In El Paso, Ms. Lakshmi investigates the history of the burrito, trying it at various places, and finally landing at a diner called H & H Car Wash and Coffee Shop, where many of the employees commute daily from Juárez, just across the border.

Maynard Haddad, the son of a Syrian immigrant and an owner of the diner, tells Ms. Lakshmi that he’s conservative, that he likes President Trump, and that he plans to vote for him in the next election. In the same breath, he wonders why his workers, who are Mexican, are being harassed.

How is this kind of dissonance possible? Ms. Lakshmi doesn’t ask the question directly. Instead, she uses food to lead her audience right up to it, and lets them reckon with it themselves. There’s no answer. It’s ugly, it’s infuriating, it’s unfair. And it’s American.
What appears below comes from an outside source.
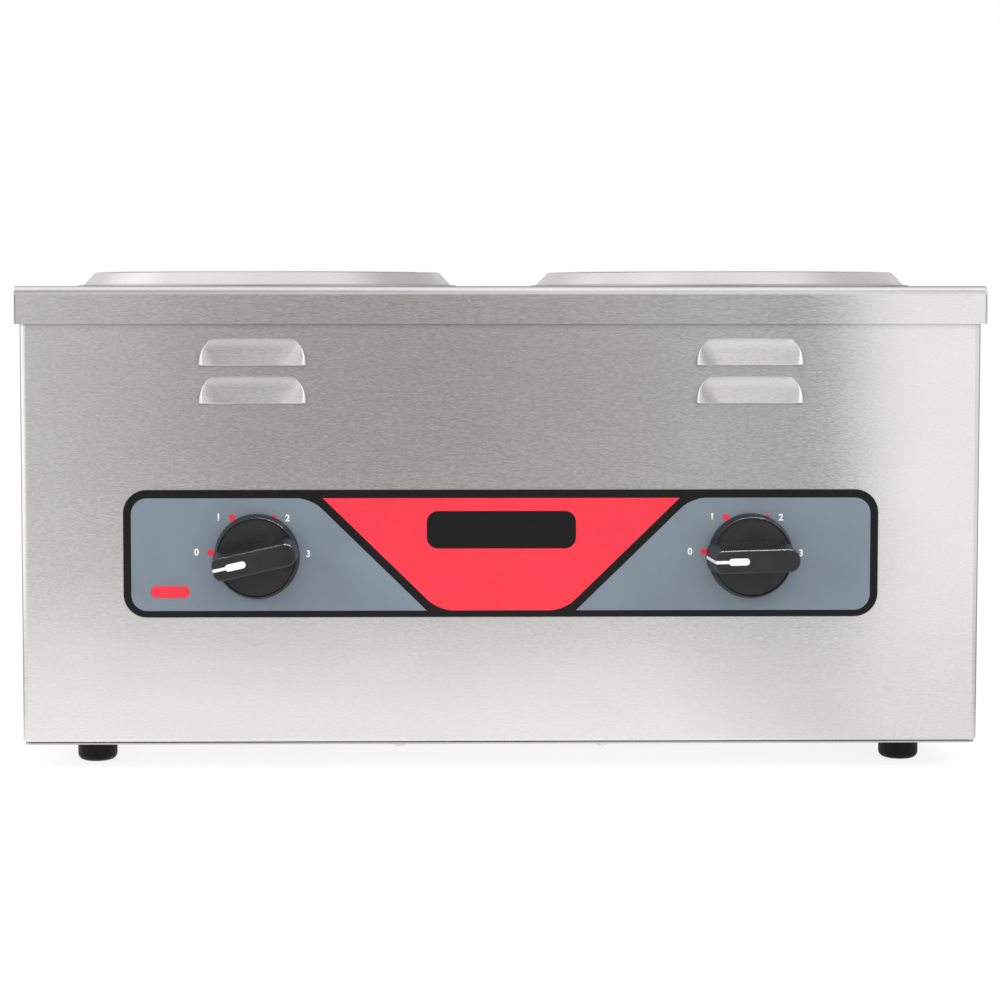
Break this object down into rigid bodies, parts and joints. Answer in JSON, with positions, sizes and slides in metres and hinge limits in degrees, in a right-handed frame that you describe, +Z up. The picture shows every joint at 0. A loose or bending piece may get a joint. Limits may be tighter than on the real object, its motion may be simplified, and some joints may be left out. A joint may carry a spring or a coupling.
{
  "type": "countertop food warmer",
  "caption": "Countertop food warmer: a stainless cabinet with round drawn wells in its deck, and a bar knob for each well on a printed control plate.",
  "frame": {"origin": "on the counter, under the middle of the whole outline, knobs included", "axes": "+X along the length, to the right as seen from the knobs; -Y to the front, where the knobs are; +Z up"},
  "size_m": [0.578, 0.3374, 0.2993],
  "materials": {
    "brushed_panel": "brushed along the length",
    "brushed_deck": "brushed along the length",
    "cover_steel": "mill finish",
    "spun_well": "drawn, with fine rings round the wall",
    "bright_screws": "bright nickel plate",
    "zinc_nuts": "zinc plate",
    "foot_rubber": "matt moulded rubber",
    "overlay_print": "fine-textured printed plate in black, grey and red",
    "gland_plastic": "moulded",
    "ground_brass": "plain",
    "block_ceramic": "thin glaze",
    "jacket_fibre": "woven glass fibre",
    "lead_sleeve": "braided glass-fibre sleeve over the wire",
    "heater_sheath": "darkened by heat",
    "clamp_steel": "plain",
    "shield_steel": "bright",
    "knob_plastic": "fine moulded grain",
    "pointer_paint": "white fill",
    "shaft_steel": "turned",
    "regulator_case": "moulded",
    "blade_brass": "plain"
  },
  "bodies": {
    "cabinet": {"body_wrap": "brushed_panel", "bottom_cover": "cover_steel", "bottom_cover_screws": "bright_screws", "control_overlay": "overlay_print", "deck_nuts": "zinc_nuts", "foot_front_left": "foot_rubber", "foot_front_right": "foot_rubber", "foot_nuts": "zinc_nuts", "foot_rear_left": "foot_rubber", "foot_rear_right": "foot_rubber", "foot_screws": "bright_screws", "ground_nut": "ground_brass", "ground_screw": "ground_brass", "left_bush_nut": "zinc_nuts", "left_heat_shield": "shield_steel", "left_heater": "heater_sheath", "left_heater_clamp": "clamp_steel", "left_heater_lead": "lead_sleeve", "left_insulation_jacket": "jacket_fibre", "left_line_lead": "lead_sleeve", "left_regulator": "regulator_case", "left_regulator_blades": "blade_brass", "left_return_lead": "lead_sleeve", "left_stud_nuts": "zinc_nuts", "left_well": "spun_well", "rear_panel": "brushed_panel", "rear_panel_screws": "bright_screws", "right_bush_nut": "zinc_nuts", "right_heat_shield": "shield_steel", "right_heater": "heater_sheath", "right_heater_clamp": "clamp_steel", "right_heater_lead": "lead_sleeve", "right_insulation_jacket": "jacket_fibre", "right_line_lead": "lead_sleeve", "right_regulator": "regulator_case", "right_regulator_blades": "blade_brass", "right_return_lead": "lead_sleeve", "right_stud_nuts": "zinc_nuts", "right_well": "spun_well", "supply_gland": "gland_plastic", "terminal_block": "block_ceramic", "terminal_block_screws": "bright_screws", "terminal_screws": "ground_brass", "top_deck": "brushed_deck"},
    "left_control_knob": {"left_knob": "knob_plastic", "left_knob_pointer": "pointer_paint", "left_shaft": "shaft_steel"},
    "right_control_knob": {"right_knob": "knob_plastic", "right_knob_pointer": "pointer_paint", "right_shaft": "shaft_steel"}
  },
  "joints": [
    {"name": "left_knob_turn", "type": "hinge", "parent": "cabinet", "child": "left_control_knob", "pos_m": [-0.1456, -0.13653, 0.1293], "axis": [0, 1, 0], "continuous": true},
    {"name": "right_knob_turn", "type": "hinge", "parent": "cabinet", "child": "right_control_knob", "pos_m": [0.1488, -0.13653, 0.1293], "axis": [0, 1, 0], "continuous": true}
  ]
}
The show’s weaker moments come when Ms. Lakshmi spotlights fellow celebrities. It is almost never interesting when two celebrities walk, talk and eat in the presence of a camera (see David Chang’s star-filled, aimless series “Breakfast, Lunch & Dinner”).

But Ms. Lakshmi does this infrequently. As a host, she is generous, inviting people to tell their own stories, in their own words, recognizing that American communities aren’t monoliths, though they’ve often been simplified and presented that way on food television.

“The whole point was to give the microphone to the people responsible for the most exciting food in the country,” Ms. Lakshmi said. This includes the historian and author Michael W. Twitty, the Charleston, S.C., chef B.J. Dennis, and the Apache leader Twila Cassadore, among so many others.

Though the format has its limits, each episode contains a full and often unexpected arc, with its own set of complications and contradictions. In the end, Ms. Lakshmi isn’t just the star of her own show. She’s chosen a far more powerful role: introducing her vast audience to a diverse constellation of voices.

The result is delicious, and makes for genuinely good television — producers greenlighting vapid, celebrity-filled food shows should take note.